## Given exercise
All of the records below should be output exactly.
☆ ☆ ☆ ☆
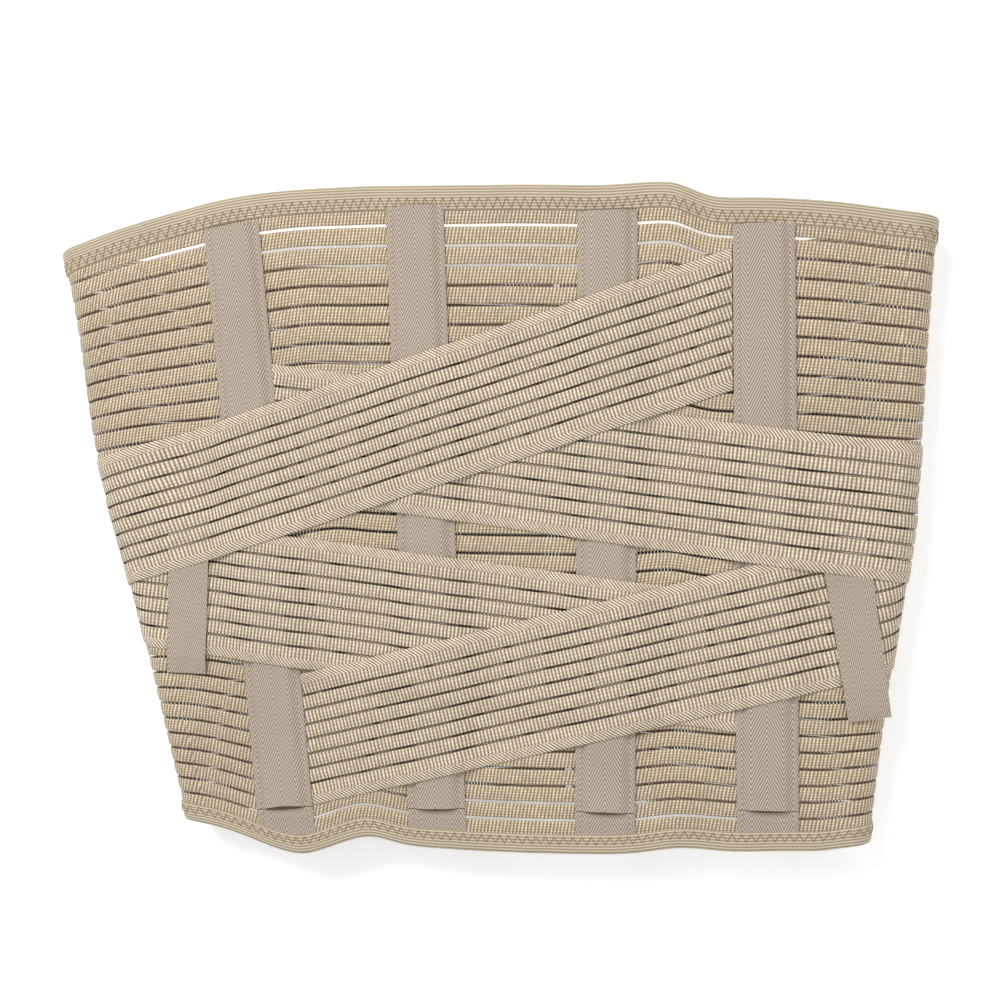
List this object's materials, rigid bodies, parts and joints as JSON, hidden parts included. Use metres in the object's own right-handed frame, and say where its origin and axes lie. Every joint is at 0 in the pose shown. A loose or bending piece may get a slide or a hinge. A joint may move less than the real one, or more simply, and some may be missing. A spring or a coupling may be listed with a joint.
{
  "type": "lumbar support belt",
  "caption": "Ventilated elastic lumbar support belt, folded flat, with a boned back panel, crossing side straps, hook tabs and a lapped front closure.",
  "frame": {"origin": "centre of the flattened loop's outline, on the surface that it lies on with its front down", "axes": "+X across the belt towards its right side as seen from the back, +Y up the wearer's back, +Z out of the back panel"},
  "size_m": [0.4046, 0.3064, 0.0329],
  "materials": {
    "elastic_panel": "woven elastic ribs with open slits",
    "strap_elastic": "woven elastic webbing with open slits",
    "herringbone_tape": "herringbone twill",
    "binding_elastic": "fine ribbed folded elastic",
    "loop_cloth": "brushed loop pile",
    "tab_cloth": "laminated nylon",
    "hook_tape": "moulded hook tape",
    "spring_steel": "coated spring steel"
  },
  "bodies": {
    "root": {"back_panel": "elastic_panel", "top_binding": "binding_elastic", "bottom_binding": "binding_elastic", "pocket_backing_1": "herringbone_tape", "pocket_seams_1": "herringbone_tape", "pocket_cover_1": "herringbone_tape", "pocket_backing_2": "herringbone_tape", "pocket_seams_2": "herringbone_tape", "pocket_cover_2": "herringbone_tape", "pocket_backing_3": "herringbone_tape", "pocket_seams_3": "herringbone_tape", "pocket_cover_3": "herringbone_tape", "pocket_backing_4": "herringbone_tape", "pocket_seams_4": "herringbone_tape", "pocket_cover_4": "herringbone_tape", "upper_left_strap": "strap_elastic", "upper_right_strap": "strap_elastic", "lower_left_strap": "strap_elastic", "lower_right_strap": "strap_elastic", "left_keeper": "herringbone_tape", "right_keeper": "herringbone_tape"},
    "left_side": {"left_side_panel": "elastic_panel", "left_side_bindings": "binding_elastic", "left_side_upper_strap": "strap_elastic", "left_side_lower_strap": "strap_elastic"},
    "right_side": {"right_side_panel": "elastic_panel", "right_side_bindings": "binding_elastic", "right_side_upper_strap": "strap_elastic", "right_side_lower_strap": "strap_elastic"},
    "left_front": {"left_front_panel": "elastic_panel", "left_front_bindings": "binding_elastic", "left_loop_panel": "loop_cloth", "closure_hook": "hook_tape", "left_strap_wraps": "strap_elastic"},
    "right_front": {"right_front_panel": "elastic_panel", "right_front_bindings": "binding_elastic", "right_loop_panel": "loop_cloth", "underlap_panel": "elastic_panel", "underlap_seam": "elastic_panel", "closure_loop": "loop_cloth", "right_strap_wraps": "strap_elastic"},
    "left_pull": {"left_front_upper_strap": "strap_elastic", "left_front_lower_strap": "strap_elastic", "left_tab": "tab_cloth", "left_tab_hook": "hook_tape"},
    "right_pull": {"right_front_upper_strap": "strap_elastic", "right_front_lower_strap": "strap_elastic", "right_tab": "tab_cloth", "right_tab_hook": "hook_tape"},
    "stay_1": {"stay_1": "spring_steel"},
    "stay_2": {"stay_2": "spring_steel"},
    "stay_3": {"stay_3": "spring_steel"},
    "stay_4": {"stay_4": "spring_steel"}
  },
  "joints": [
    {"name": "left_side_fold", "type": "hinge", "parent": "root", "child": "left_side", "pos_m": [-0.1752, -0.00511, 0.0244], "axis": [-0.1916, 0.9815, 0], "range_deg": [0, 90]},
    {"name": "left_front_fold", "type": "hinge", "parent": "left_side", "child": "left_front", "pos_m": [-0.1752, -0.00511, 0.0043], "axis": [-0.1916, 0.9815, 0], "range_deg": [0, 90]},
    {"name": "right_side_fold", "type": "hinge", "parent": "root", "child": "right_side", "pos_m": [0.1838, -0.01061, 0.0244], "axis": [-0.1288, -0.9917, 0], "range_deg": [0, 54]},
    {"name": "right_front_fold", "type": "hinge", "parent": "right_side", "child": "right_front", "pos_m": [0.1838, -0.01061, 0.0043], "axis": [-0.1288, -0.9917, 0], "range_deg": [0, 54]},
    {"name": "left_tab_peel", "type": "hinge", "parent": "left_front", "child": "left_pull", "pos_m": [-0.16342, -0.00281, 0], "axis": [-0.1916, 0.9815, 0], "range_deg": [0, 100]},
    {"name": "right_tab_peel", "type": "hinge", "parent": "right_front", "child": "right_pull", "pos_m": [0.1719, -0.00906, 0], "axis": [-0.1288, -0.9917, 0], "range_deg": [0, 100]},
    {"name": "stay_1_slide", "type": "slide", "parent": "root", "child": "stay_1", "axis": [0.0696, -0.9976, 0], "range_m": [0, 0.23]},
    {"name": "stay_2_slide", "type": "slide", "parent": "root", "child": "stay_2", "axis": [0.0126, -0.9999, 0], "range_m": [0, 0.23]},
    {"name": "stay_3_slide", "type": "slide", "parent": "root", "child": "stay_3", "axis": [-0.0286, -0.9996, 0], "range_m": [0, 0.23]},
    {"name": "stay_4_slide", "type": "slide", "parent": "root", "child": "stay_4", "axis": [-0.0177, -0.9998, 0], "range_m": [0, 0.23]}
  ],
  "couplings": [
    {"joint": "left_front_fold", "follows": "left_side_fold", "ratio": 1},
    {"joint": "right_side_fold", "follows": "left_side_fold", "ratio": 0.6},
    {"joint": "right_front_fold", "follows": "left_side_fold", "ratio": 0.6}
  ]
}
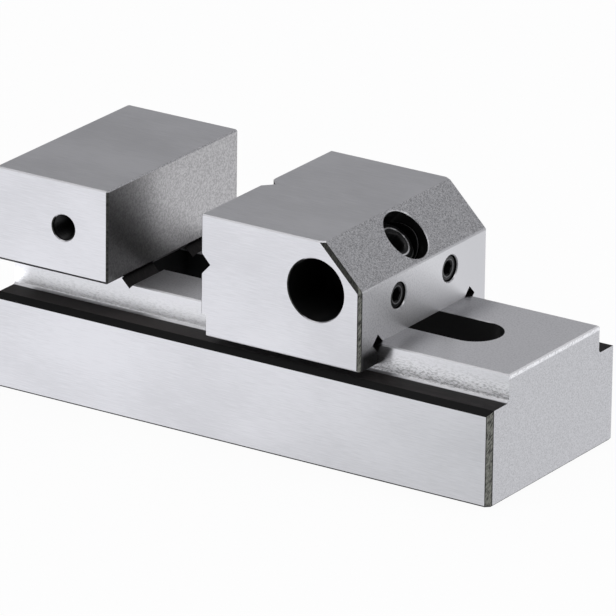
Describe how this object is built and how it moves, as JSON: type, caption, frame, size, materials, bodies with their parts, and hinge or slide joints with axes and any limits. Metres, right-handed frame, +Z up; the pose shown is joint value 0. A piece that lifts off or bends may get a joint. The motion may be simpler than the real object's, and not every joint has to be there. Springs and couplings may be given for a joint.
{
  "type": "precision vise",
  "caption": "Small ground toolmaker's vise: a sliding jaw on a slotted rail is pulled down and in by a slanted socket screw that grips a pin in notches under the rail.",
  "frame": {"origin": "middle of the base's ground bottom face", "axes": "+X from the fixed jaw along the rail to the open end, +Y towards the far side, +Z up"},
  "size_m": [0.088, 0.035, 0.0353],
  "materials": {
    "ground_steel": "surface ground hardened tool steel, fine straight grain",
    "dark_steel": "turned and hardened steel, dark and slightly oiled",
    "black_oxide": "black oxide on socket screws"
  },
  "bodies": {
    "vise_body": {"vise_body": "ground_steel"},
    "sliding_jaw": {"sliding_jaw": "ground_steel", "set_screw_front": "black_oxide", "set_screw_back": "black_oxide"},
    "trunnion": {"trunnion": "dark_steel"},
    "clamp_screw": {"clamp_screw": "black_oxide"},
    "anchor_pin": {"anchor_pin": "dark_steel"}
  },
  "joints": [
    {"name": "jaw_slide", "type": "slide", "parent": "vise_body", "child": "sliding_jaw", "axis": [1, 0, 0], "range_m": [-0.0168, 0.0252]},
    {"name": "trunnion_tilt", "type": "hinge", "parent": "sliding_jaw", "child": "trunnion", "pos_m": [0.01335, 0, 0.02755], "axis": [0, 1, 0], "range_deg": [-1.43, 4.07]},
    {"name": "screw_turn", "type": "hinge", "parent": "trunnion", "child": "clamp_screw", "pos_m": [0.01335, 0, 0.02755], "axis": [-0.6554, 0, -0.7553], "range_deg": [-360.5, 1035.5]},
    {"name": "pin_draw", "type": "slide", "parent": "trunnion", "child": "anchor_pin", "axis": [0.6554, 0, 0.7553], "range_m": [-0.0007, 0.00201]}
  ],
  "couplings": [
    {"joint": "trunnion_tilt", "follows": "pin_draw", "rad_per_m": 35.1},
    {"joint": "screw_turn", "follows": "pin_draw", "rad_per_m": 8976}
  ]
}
☆ ☆ ☆ ☆
## Response
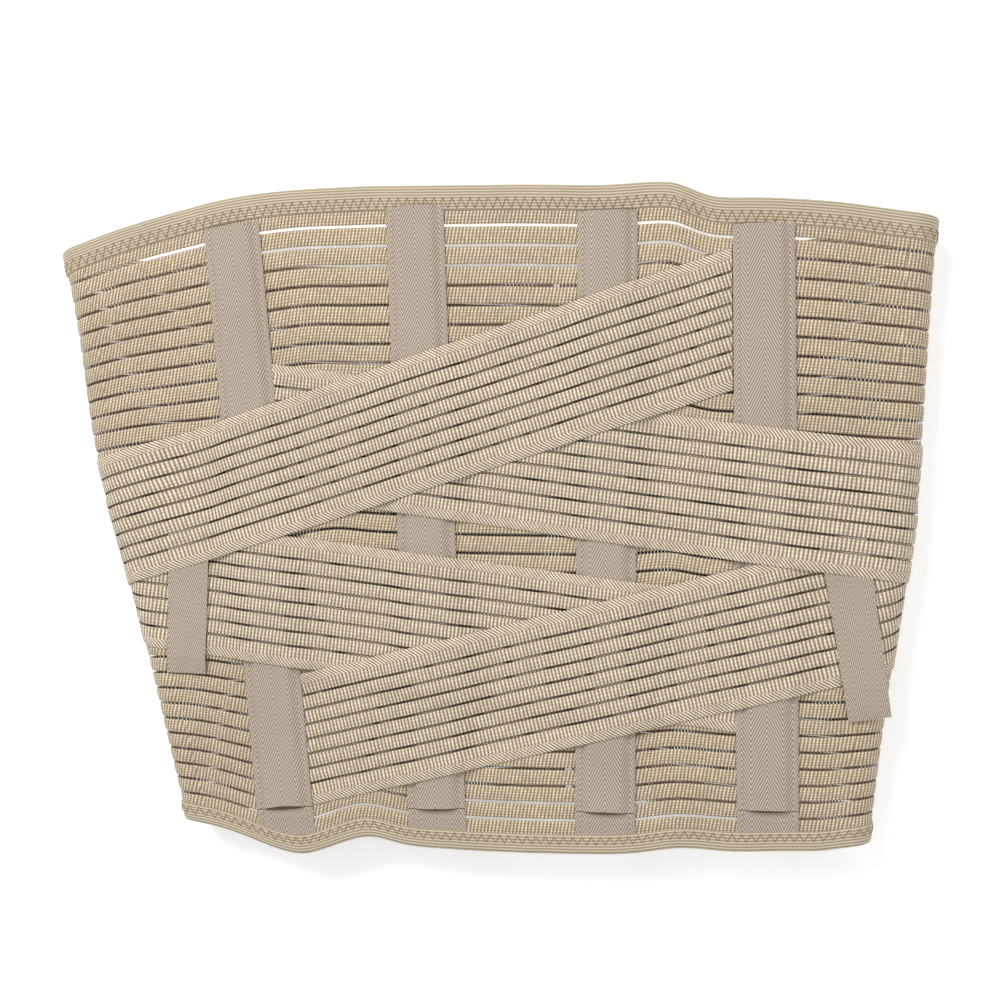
List this object's materials, rigid bodies, parts and joints as JSON, hidden parts included. Use metres in the object's own right-handed frame, and say where its origin and axes lie. Every joint is at 0 in the pose shown. A loose or bending piece may get a slide or a hinge. A joint may move less than the real one, or more simply, and some may be missing. A spring or a coupling may be listed with a joint.
{
  "type": "lumbar support belt",
  "caption": "Ventilated elastic lumbar support belt, folded flat, with a boned back panel, crossing side straps, hook tabs and a lapped front closure.",
  "frame": {"origin": "centre of the flattened loop's outline, on the surface that it lies on with its front down", "axes": "+X across the belt towards its right side as seen from the back, +Y up the wearer's back, +Z out of the back panel"},
  "size_m": [0.4046, 0.3064, 0.0329],
  "materials": {
    "elastic_panel": "woven elastic ribs with open slits",
    "strap_elastic": "woven elastic webbing with open slits",
    "herringbone_tape": "herringbone twill",
    "binding_elastic": "fine ribbed folded elastic",
    "loop_cloth": "brushed loop pile",
    "tab_cloth": "laminated nylon",
    "hook_tape": "moulded hook tape",
    "spring_steel": "coated spring steel"
  },
  "bodies": {
    "root": {"back_panel": "elastic_panel", "top_binding": "binding_elastic", "bottom_binding": "binding_elastic", "pocket_backing_1": "herringbone_tape", "pocket_seams_1": "herringbone_tape", "pocket_cover_1": "herringbone_tape", "pocket_backing_2": "herringbone_tape", "pocket_seams_2": "herringbone_tape", "pocket_cover_2": "herringbone_tape", "pocket_backing_3": "herringbone_tape", "pocket_seams_3": "herringbone_tape", "pocket_cover_3": "herringbone_tape", "pocket_backing_4": "herringbone_tape", "pocket_seams_4": "herringbone_tape", "pocket_cover_4": "herringbone_tape", "upper_left_strap": "strap_elastic", "upper_right_strap": "strap_elastic", "lower_left_strap": "strap_elastic", "lower_right_strap": "strap_elastic", "left_keeper": "herringbone_tape", "right_keeper": "herringbone_tape"},
    "left_side": {"left_side_panel": "elastic_panel", "left_side_bindings": "binding_elastic", "left_side_upper_strap": "strap_elastic", "left_side_lower_strap": "strap_elastic"},
    "right_side": {"right_side_panel": "elastic_panel", "right_side_bindings": "binding_elastic", "right_side_upper_strap": "strap_elastic", "right_side_lower_strap": "strap_elastic"},
    "left_front": {"left_front_panel": "elastic_panel", "left_front_bindings": "binding_elastic", "left_loop_panel": "loop_cloth", "closure_hook": "hook_tape", "left_strap_wraps": "strap_elastic"},
    "right_front": {"right_front_panel": "elastic_panel", "right_front_bindings": "binding_elastic", "right_loop_panel": "loop_cloth", "underlap_panel": "elastic_panel", "underlap_seam": "elastic_panel", "closure_loop": "loop_cloth", "right_strap_wraps": "strap_elastic"},
    "left_pull": {"left_front_upper_strap": "strap_elastic", "left_front_lower_strap": "strap_elastic", "left_tab": "tab_cloth", "left_tab_hook": "hook_tape"},
    "right_pull": {"right_front_upper_strap": "strap_elastic", "right_front_lower_strap": "strap_elastic", "right_tab": "tab_cloth", "right_tab_hook": "hook_tape"},
    "stay_1": {"stay_1": "spring_steel"},
    "stay_2": {"stay_2": "spring_steel"},
    "stay_3": {"stay_3": "spring_steel"},
    "stay_4": {"stay_4": "spring_steel"}
  },
  "joints": [
    {"name": "left_side_fold", "type": "hinge", "parent": "root", "child": "left_side", "pos_m": [-0.1752, -0.00511, 0.0244], "axis": [-0.1916, 0.9815, 0], "range_deg": [0, 90]},
    {"name": "left_front_fold", "type": "hinge", "parent": "left_side", "child": "left_front", "pos_m": [-0.1752, -0.00511, 0.0043], "axis": [-0.1916, 0.9815, 0], "range_deg": [0, 90]},
    {"name": "right_side_fold", "type": "hinge", "parent": "root", "child": "right_side", "pos_m": [0.1838, -0.01061, 0.0244], "axis": [-0.1288, -0.9917, 0], "range_deg": [0, 54]},
    {"name": "right_front_fold", "type": "hinge", "parent": "right_side", "child": "right_front", "pos_m": [0.1838, -0.01061, 0.0043], "axis": [-0.1288, -0.9917, 0], "range_deg": [0, 54]},
    {"name": "left_tab_peel", "type": "hinge", "parent": "left_front", "child": "left_pull", "pos_m": [-0.16342, -0.00281, 0], "axis": [-0.1916, 0.9815, 0], "range_deg": [0, 100]},
    {"name": "right_tab_peel", "type": "hinge", "parent": "right_front", "child": "right_pull", "pos_m": [0.1719, -0.00906, 0], "axis": [-0.1288, -0.9917, 0], "range_deg": [0, 100]},
    {"name": "stay_1_slide", "type": "slide", "parent": "root", "child": "stay_1", "axis": [0.0696, -0.9976, 0], "range_m": [0, 0.23]},
    {"name": "stay_2_slide", "type": "slide", "parent": "root", "child": "stay_2", "axis": [0.0126, -0.9999, 0], "range_m": [0, 0.23]},
    {"name": "stay_3_slide", "type": "slide", "parent": "root", "child": "stay_3", "axis": [-0.0286, -0.9996, 0], "range_m": [0, 0.23]},
    {"name": "stay_4_slide", "type": "slide", "parent": "root", "child": "stay_4", "axis": [-0.0177, -0.9998, 0], "range_m": [0, 0.23]}
  ],
  "couplings": [
    {"joint": "left_front_fold", "follows": "left_side_fold", "ratio": 1},
    {"joint": "right_side_fold", "follows": "left_side_fold", "ratio": 0.6},
    {"joint": "right_front_fold", "follows": "left_side_fold", "ratio": 0.6}
  ]
}
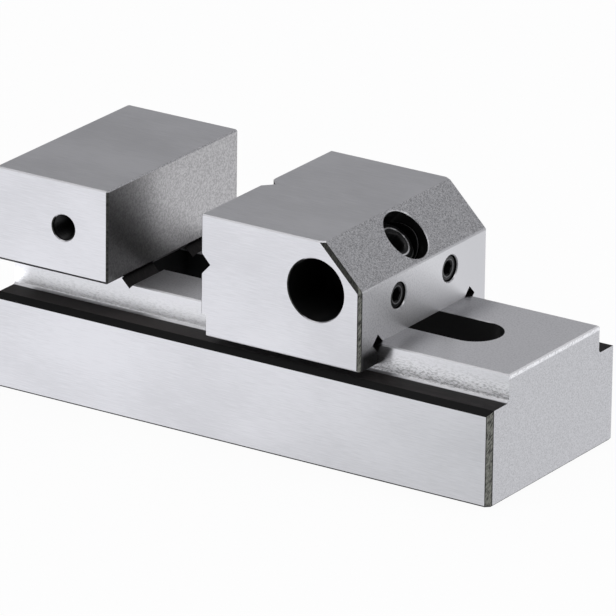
Describe how this object is built and how it moves, as JSON: type, caption, frame, size, materials, bodies with their parts, and hinge or slide joints with axes and any limits. Metres, right-handed frame, +Z up; the pose shown is joint value 0. A piece that lifts off or bends may get a joint. The motion may be simpler than the real object's, and not every joint has to be there. Springs and couplings may be given for a joint.
{
  "type": "precision vise",
  "caption": "Small ground toolmaker's vise: a sliding jaw on a slotted rail is pulled down and in by a slanted socket screw that grips a pin in notches under the rail.",
  "frame": {"origin": "middle of the base's ground bottom face", "axes": "+X from the fixed jaw along the rail to the open end, +Y towards the far side, +Z up"},
  "size_m": [0.088, 0.035, 0.0353],
  "materials": {
    "ground_steel": "surface ground hardened tool steel, fine straight grain",
    "dark_steel": "turned and hardened steel, dark and slightly oiled",
    "black_oxide": "black oxide on socket screws"
  },
  "bodies": {
    "vise_body": {"vise_body": "ground_steel"},
    "sliding_jaw": {"sliding_jaw": "ground_steel", "set_screw_front": "black_oxide", "set_screw_back": "black_oxide"},
    "trunnion": {"trunnion": "dark_steel"},
    "clamp_screw": {"clamp_screw": "black_oxide"},
    "anchor_pin": {"anchor_pin": "dark_steel"}
  },
  "joints": [
    {"name": "jaw_slide", "type": "slide", "parent": "vise_body", "child": "sliding_jaw", "axis": [1, 0, 0], "range_m": [-0.0168, 0.0252]},
    {"name": "trunnion_tilt", "type": "hinge", "parent": "sliding_jaw", "child": "trunnion", "pos_m": [0.01335, 0, 0.02755], "axis": [0, 1, 0], "range_deg": [-1.43, 4.07]},
    {"name": "screw_turn", "type": "hinge", "parent": "trunnion", "child": "clamp_screw", "pos_m": [0.01335, 0, 0.02755], "axis": [-0.6554, 0, -0.7553], "range_deg": [-360.5, 1035.5]},
    {"name": "pin_draw", "type": "slide", "parent": "trunnion", "child": "anchor_pin", "axis": [0.6554, 0, 0.7553], "range_m": [-0.0007, 0.00201]}
  ],
  "couplings": [
    {"joint": "trunnion_tilt", "follows": "pin_draw", "rad_per_m": 35.1},
    {"joint": "screw_turn", "follows": "pin_draw", "rad_per_m": 8976}
  ]
}